By Jared Newman | Tuesday, March 29, 2011 at 5:30 pm
Until now, you’d be forgiven for knowing nothing about Crackle. Sony Pictures’ online video service has kept a low profile by withholding its ad-supported movies and TV shows from most web-connected set-top boxes.
On Tuesday, Sony announced that it’s bringing all that content to the Playstation 3 (via the home screen on the built-in web browser), Sony Blu-ray players, BRAVIA TVs and the Roku set-top box, along with Google TV, which was previously supported. Crackle will become the first web video service to stream ad-supported movies and TV shows to these devices, Sony says.

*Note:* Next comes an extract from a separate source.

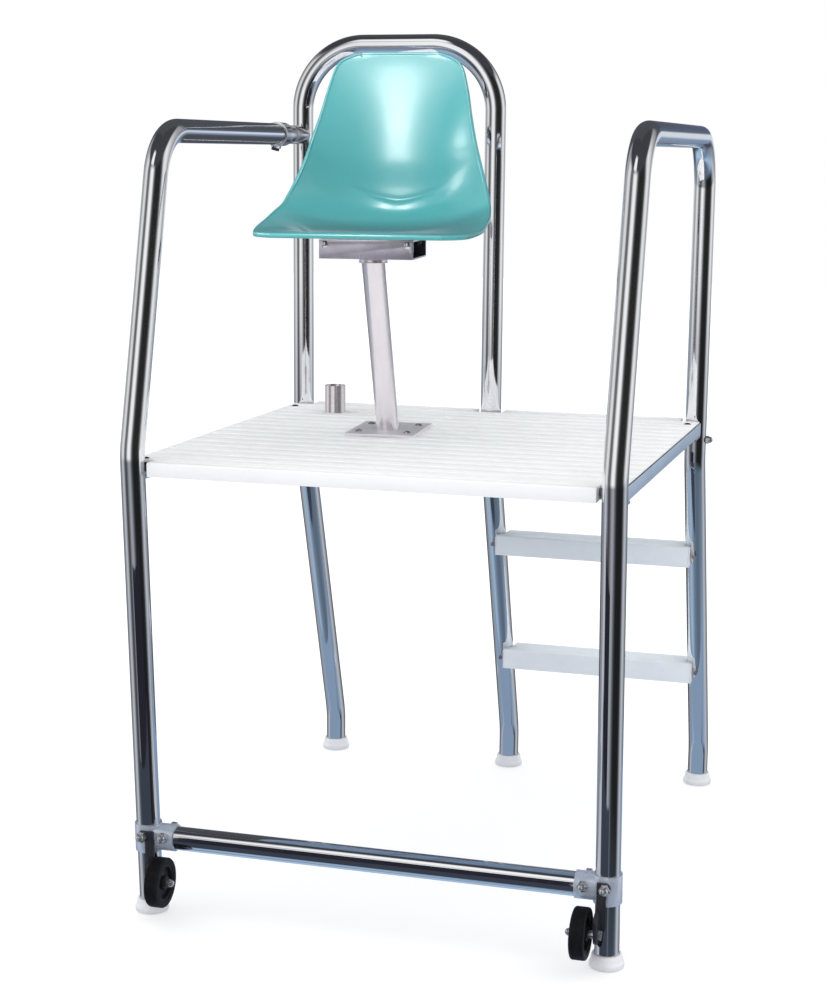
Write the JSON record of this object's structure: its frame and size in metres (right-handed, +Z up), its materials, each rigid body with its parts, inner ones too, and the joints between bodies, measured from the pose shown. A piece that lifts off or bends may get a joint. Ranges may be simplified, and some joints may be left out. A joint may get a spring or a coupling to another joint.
{
  "type": "lifeguard chair",
  "caption": "Pool lifeguard chair: bent tube frame with a raised ribbed deck, a rear ladder, a swivelling shell seat, an umbrella sleeve and transport wheels.",
  "frame": {"origin": "on the floor, under the middle of the chair's box", "axes": "+X to the right as seen from the front, +Y to the back, +Z up"},
  "size_m": [1.0342, 1.32, 1.8102],
  "materials": {
    "polished_tube": "mirror-polished stainless tube",
    "cast_fitting": "polished cast fitting, slightly blue",
    "satin_steel": "satin stainless steel",
    "foot_rubber": "white moulded rubber",
    "deck_board": "white powder coat on ribbed boards",
    "deck_angle": "blue-grey anodised",
    "under_deck_metal": "mill finish",
    "tread": "pale satin coat, ribbed",
    "tread_cap": "white moulded plastic",
    "bush_nylon": "natural nylon",
    "seat_shell": "glossy teal moulded shell",
    "bracket_paint": "black paint",
    "tyre": "black rubber with fine ribs",
    "hub": "black moulded plastic",
    "dark_bolt": "blackened steel",
    "bright_fastener": "polished stainless"
  },
  "bodies": {
    "frame": {"left_front_rail": "polished_tube", "right_side_rail": "polished_tube", "back_hoop": "polished_tube", "front_bar": "polished_tube", "left_bar_tee": "cast_fitting", "right_bar_tee": "cast_fitting", "bar_tee_bolts": "bright_fastener", "bar_cap_nuts": "bright_fastener", "rail_end_clamp": "cast_fitting", "rail_clamp_bolt": "dark_bolt", "front_left_foot": "foot_rubber", "front_right_foot": "foot_rubber", "rear_left_foot": "foot_rubber", "ladder_foot": "foot_rubber", "rear_right_foot": "foot_rubber", "front_deck_board": "deck_board", "deck_board_2": "deck_board", "deck_board_3": "deck_board", "deck_board_4": "deck_board", "deck_board_5": "deck_board", "deck_board_6": "deck_board", "deck_board_7": "deck_board", "deck_board_8": "deck_board", "rear_deck_board": "deck_board", "left_deck_angle": "deck_angle", "right_deck_angle": "deck_angle", "left_deck_bearer": "under_deck_metal", "right_deck_bearer": "under_deck_metal", "deck_corner_bolts": "dark_bolt", "rear_left_bracket": "under_deck_metal", "ladder_bracket": "under_deck_metal", "rear_right_bracket": "under_deck_metal", "frame_bolts": "bright_fastener", "acorn_nuts": "bright_fastener", "upper_tread": "tread", "lower_tread": "tread", "tread_end_caps": "tread_cap", "tread_bolts": "bright_fastener", "seat_post": "satin_steel", "base_plate_bolts": "bright_fastener", "swivel_bolt": "bright_fastener", "swivel_nut": "bright_fastener", "umbrella_sleeve": "satin_steel", "left_wheel_bracket": "bracket_paint", "right_wheel_bracket": "bracket_paint", "wheel_axles": "bright_fastener", "axle_cap_nuts": "bright_fastener", "axle_spacers": "bright_fastener"},
    "seat": {"swivel_bush": "bush_nylon", "seat_bracket": "satin_steel", "seat_plate": "satin_steel", "bracket_screws": "bright_fastener", "seat_shell": "seat_shell", "seat_screws": "bright_fastener"},
    "left_wheel": {"left_tyre": "tyre", "left_hub": "hub"},
    "right_wheel": {"right_tyre": "tyre", "right_hub": "hub"}
  },
  "joints": [
    {"name": "seat_swivel", "type": "hinge", "parent": "frame", "child": "seat", "pos_m": [-0.132, -0.152, 1.327], "axis": [0, 0, 1], "continuous": true},
    {"name": "left_wheel_spin", "type": "hinge", "parent": "frame", "child": "left_wheel", "pos_m": [-0.4355, -0.609, 0.082], "axis": [1, 0, 0], "continuous": true},
    {"name": "right_wheel_spin", "type": "hinge", "parent": "frame", "child": "right_wheel", "pos_m": [0.4355, -0.609, 0.082], "axis": [1, 0, 0], "continuous": true}
  ]
}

You get what you pay for, of course, so don’t expect a selection that rivals Netflix or Hulu. But if you poke around, you’ll find some gems, like All the King’s Men and Dr. Strangelove. Sony says it cycles in roughly 20 new titles per month from Columbia Pictures, TriStar Pictures, Screen Gems and Sony Pictures Classics.
I gave Crackle a try on my Playstation 3 and found it a bit rough around the edges. The first video I tried ran at 360p instead of 480p by default, with no higher resolutions available. A sample episode of Showtime’s Nurse Jackie didn’t have any resolution options at all, and it looked pretty grainy on the big screen. On a couple occasions, the web browser spit back error messages, and I had to reload the page. Also, some of the filtering options you find on Crackle’s website, including search and sort by decade, aren’t available.
In other words, I don’t think Sony could get away with charging money for Crackle in the first place. Still, I’m encouraged by the mere presence of ad-supported movies and shows on web-connected devices. It’s just one more alternative for cord cutters, if they indeed exist.